Duke is no longer so explicitly racist. Now he thanks President Trump for his "honesty & courage" and contends "we are determined to take the country back" with "the promise of Donald Trump."

Yet, Block's editorial, despite first glance and common interpretation, was not about the promiscuously applied term "racist." He argues

But, when we have a chance to reform the immigration system, and save the Dreamers, and find common ground, let us not get distracted by another cudgel to use against the president. Calling the president a racist helps no one — it is simply another way (the Russia and instability cards having been played unsuccessfully) to attempt to delegitimize a legitimately elected president.

This is about Donald Trump and the myth of conservative victimization. For cultists who ridicule liberal "snowflakes," they are oddly insistent that Trump was "legitimately elected."  They also are determined to insist repeatedly- well before Robert Mueller completes his investigation- that nothing has been proven by the Special Counsel or, as Block imagines it, "the Russia and instability cards having been played unsuccessfully."

"If he is to be removed from office, let the voters do it based on his total performance — temperament as well as accomplishment — in 2020." we're forced to read from a wealthy publisher who fell asleep before the civics instructor got to Article II, Section 4 of the US Constitution. (I'm beginning to miss the time when conservatives feigned devotion to Mr.
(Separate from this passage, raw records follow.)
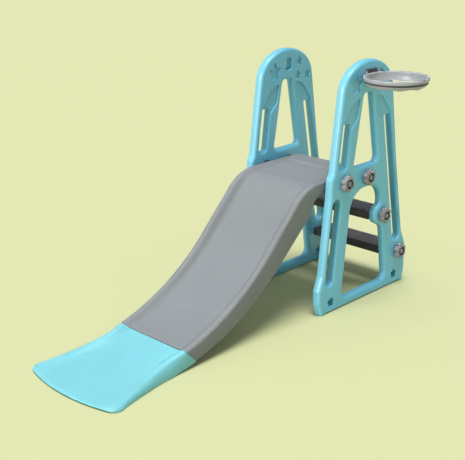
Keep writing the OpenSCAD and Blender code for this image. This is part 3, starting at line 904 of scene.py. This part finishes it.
def sun(name, azimuth, elevation, strength, softness, colour=(1, 1, 1), lit=None):
    """A distant light, with its angles in degrees. Azimuth 0 comes from -Y and 90 from +X.

    softness is the sun's apparent width. lit, if given, lists the only objects that the light reaches.
    """
    light = bpy.data.lights.new(name, "SUN")
    light.energy = strength
    light.angle = math.radians(softness)
    light.color = colour
    obj = bpy.data.objects.new(name, light)
    a, e = math.radians(azimuth), math.radians(elevation)
    towards = Vector((math.sin(a) * math.cos(e), -math.cos(a) * math.cos(e), math.sin(e)))
    obj.rotation_euler = towards.to_track_quat("Z", "Y").to_euler()
    bpy.context.scene.collection.objects.link(obj)
    if lit:
        group = bpy.data.collections.new(name + "_lit")
        for piece in lit:
            group.objects.link(piece)
        obj.light_linking.receiver_collection = group


def lights(panels, others):
    """A soft key from almost overhead, and fills that light the object but leave the floor alone."""
    world = bpy.data.worlds.new("world")
    world.use_nodes = True
    world.node_tree.nodes["Background"].inputs["Color"].default_value = SKY_COLOUR
    world.node_tree.nodes["Background"].inputs["Strength"].default_value = SKY_STRENGTH
    bpy.context.scene.world = world
    sun("key", 50, 82, KEY_STRENGTH, 28)
    sun("front_fill", -4, 22, FRONT_STRENGTH, 26, lit=others)
    sun("edge_fill", 0, 16, EDGE_STRENGTH, 20, EDGE_COLOUR, lit=panels)
    sun("side_fill", 75, 20, SIDE_STRENGTH, 60, SIDE_COLOUR, lit=panels)
    bpy.context.scene.view_settings.view_transform = "Standard"


def fasteners():
    """Eight studs with their nuts, and a boss round each of the platform's studs."""
    made = []
    for place in ("platform_front", "platform_rear", "upper_step", "lower_step"):
        for side, name in ((-1, "left"), (1, "right")):
            made += hand_nut(f"{place}_hand_nut_{name}", f"{place}_nut_{name}", side)
            made.append(stud(f"{place}_bolt_{name}", f"{place}_stud_{name}", side))
            if place.startswith("platform"):
                made.append(boss(f"{place}_boss_{name}", f"{place}_stud_{name}", side))
    return made


camera()
floor()
panels = [panel("left_panel_shell", -PANEL_OUT, -PANEL_IN, "left_panel"),
          panel("right_panel_shell", PANEL_OUT, PANEL_IN, "right_panel")]
others = [chute(), run_out(), tongue()]
others += [step("upper_step_board", "upper_step"), step("lower_step_board", "lower_step")]
others += fasteners() + hoop()
lights(panels, others)
for node in ("run_out_screw_left", "run_out_screw_right"):
    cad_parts[node].data.materials.clear()
    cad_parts[node].data.materials.append(MATERIALS["screw_steel"])
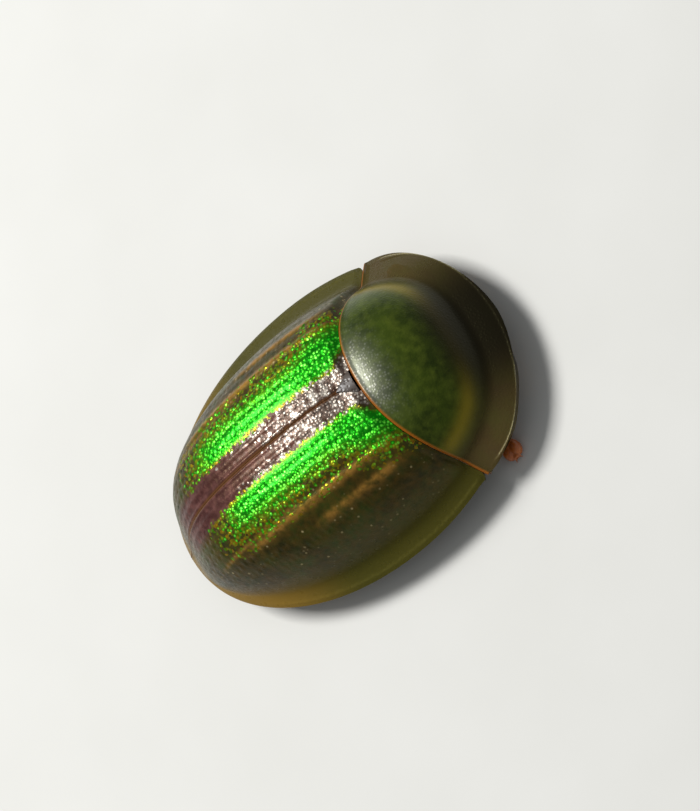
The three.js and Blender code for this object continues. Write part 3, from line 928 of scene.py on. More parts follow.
@dataclass
class Workbench:
    """Shared steps that turn a primitive into a finished piece."""

    pieces: list[Piece] = field(default_factory=list)
    merge_distance: float = 1e-5
    smooth_angle: float = 50

    def start(self) -> None:
        """Leave edit mode and clear the selection before a new primitive."""
        if bpy.context.object and bpy.context.object.mode != "OBJECT":
            bpy.ops.object.mode_set(mode="OBJECT")
        bpy.ops.object.select_all(action="DESELECT")

    def take(self, piece: Piece) -> None:
        """Select one piece and make it the active one.

        Args:
            piece: The piece.
        """
        self.start()
        piece.select_set(True)
        bpy.context.view_layer.objects.active = piece

    def places(self, piece: Piece) -> Array:
        """Read the places of a piece's vertices.

        Args:
            piece: The piece.

        Returns:
            One row of x, y and z for each vertex.
        """
        flat = np.empty(len(piece.data.vertices) * 3)
        piece.data.vertices.foreach_get("co", flat)
        return flat.reshape(-1, 3)

    def reshape(self, piece: Piece, change: Rule) -> None:
        """Move every vertex by a rule on the whole array of places."""
        piece.data.vertices.foreach_set("co", change(self.places(piece)).ravel())
        piece.data.update()

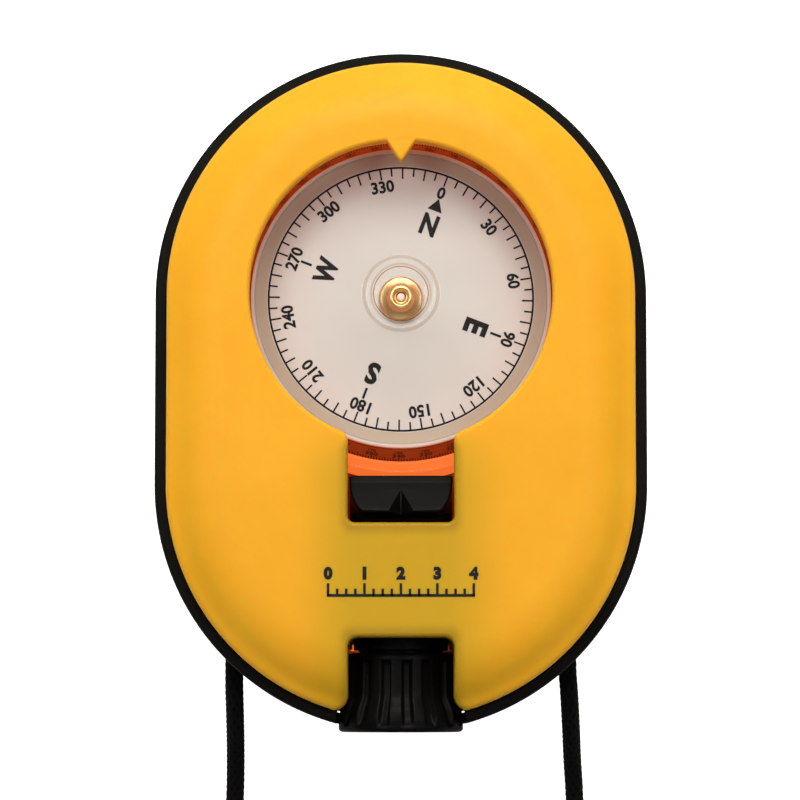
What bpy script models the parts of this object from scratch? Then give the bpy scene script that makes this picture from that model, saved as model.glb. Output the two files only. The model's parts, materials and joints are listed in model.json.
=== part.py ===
"""Hand sighting compass for field geology.

A liquid filled capsule with a free turning card sits in a two part floating
body.  The user looks into the focusing eyepiece and reads the degree scale on
the card's rim, or reads the flat dial through the round window.

The body lies on its flat back: +X to the user's right, +Y forward (away from
the eyepiece), +Z up out of the dial.  Lengths are in metres.
"""

from math import asin, cos, degrees, pi, radians, sin, tau

import bmesh
import bpy
from mathutils import Matrix, Vector

MM = 0.001

# Body: two half circles joined by straight sides
BODY_WIDTH = 55.0 * MM
BODY_LENGTH = 76.1 * MM
BODY_THICKNESS = 20.0 * MM
END_RADIUS = BODY_WIDTH / 2
END_OFFSET = BODY_LENGTH / 2 - END_RADIUS
MID_HEIGHT = BODY_THICKNESS / 2
ARC_STEPS = 24
GAP = 0.2 * MM

# Covers and the rubber band between them
BAND_THICKNESS = 1.2 * MM
BAND_HALF_HEIGHT = 5.0 * MM
TONGUE_DEPTH = 1.2 * MM
TONGUE_HALF_HEIGHT = 0.6 * MM
COVER_INSET = 1.4 * MM
WALL = 1.8 * MM
PLATE = 1.7 * MM
POST_RADIUS = 1.3 * MM
POST_TIP_RADIUS = 0.9 * MM
POST_TAPER = 0.8 * MM
PIN_RADIUS = 0.55 * MM

# Openings of the front cover
WINDOW_RADIUS = 16.8 * MM
POINTER_TIP_RADIUS = 14.5 * MM
POINTER_HALF_WIDTH = 1.5 * MM
SLOT_HALF_WIDTH = 5.86 * MM
SLOT_END = -15.0 * MM
SLOT_CORNER = 0.6 * MM
NOTCH_HALF_WIDTH = 5.85 * MM
NOTCH_START = -27.6 * MM
NOTCH_CORNER = 1.1 * MM
NOTCH_FLARE = 1.6 * MM
NOTCH_FLARE_START = -34.0 * MM

# Capsule, centred on the forward half circle
DIAL_Y = END_OFFSET
CAPSULE_RADIUS = 20.0 * MM
CAPSULE_BORE = 18.6 * MM
CAPSULE_BASE = 2.8 * MM
CAPSULE_FLOOR = 4.0 * MM
CAPSULE_RIM = 16.2 * MM
LID_TOP = 17.7 * MM
FILLER_RADIUS = 0.8 * MM
FILLER_OFFSET = 14.0 * MM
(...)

Madison's document.)

Such conservative snowflakes don't even have the courage of their convictions, in this case hostility toward Dreamers.  Block asks, curiously, "If the president had used the world “hellhole” instead, would that have been racist? If he had used the word “failed states,” would that have been racist?"

And if the Pittsburgh Steelers had beaten the Jacksonville Jaguars last weekend, would they have beaten the New England Patriots in Foxboro, Massachusetts this weekend?  We don't know and it doesn't matter. The Steelers did not win and the President did not say "hellhole" or "failed states," instead using a more profane and graphic term, which was very likely not an oversight.
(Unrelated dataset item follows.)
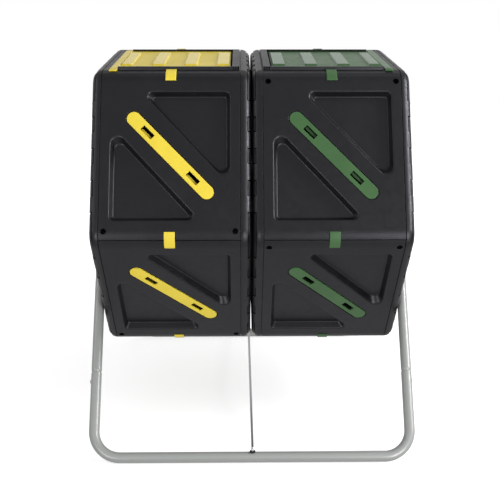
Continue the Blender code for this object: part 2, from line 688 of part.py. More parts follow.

"How many presidents have said crass things in the Oval Office in private meetings? Think of Kennedy, Clinton and Nixon, to name three," Block claims. However, The Hill reports Trump "called friends to brag after the meeting in which (he) reportedly referred to Haiti, El Salvador and African nations as "'shithole countries.'" This may be the first report of a President proud of his obscene language and determined that several nations would know he held them in contempt.





"The goal," Block disingenuously contends, is "to save the Dreamers. That's what the White House meeting last week was about." At that meeting, Senate Democratic Whip Dick Durbin presented a plan in which the Dreamers would be protected while several of the President's own objectives would be accepted by Democrats. After previously saying he would support whatever Congress gave him, Trump denounced the deal, denying the Dreamers and risking a shutdown of  the federal government so that his own dream of total Democratic capitulation on the Wall might be fulfilled.
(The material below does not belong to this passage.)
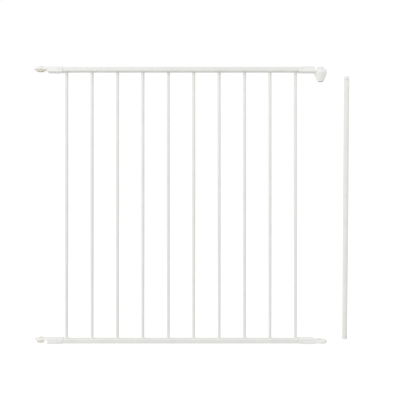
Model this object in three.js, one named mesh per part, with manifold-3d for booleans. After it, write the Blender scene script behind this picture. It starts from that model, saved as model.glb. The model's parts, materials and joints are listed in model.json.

The main objective of President Trump's strategy is not to build a wall, assuage hurt feelings on being called out as a  racist, or demonstrate world leadership by publicly condemning other countries as inferior.  As Charlie Sykes has noted, the Republican Party now is "a party devoted to trolling.... because conservative politics is now less about ideas or accomplishments than it is about making the right enemies cry out in anguish."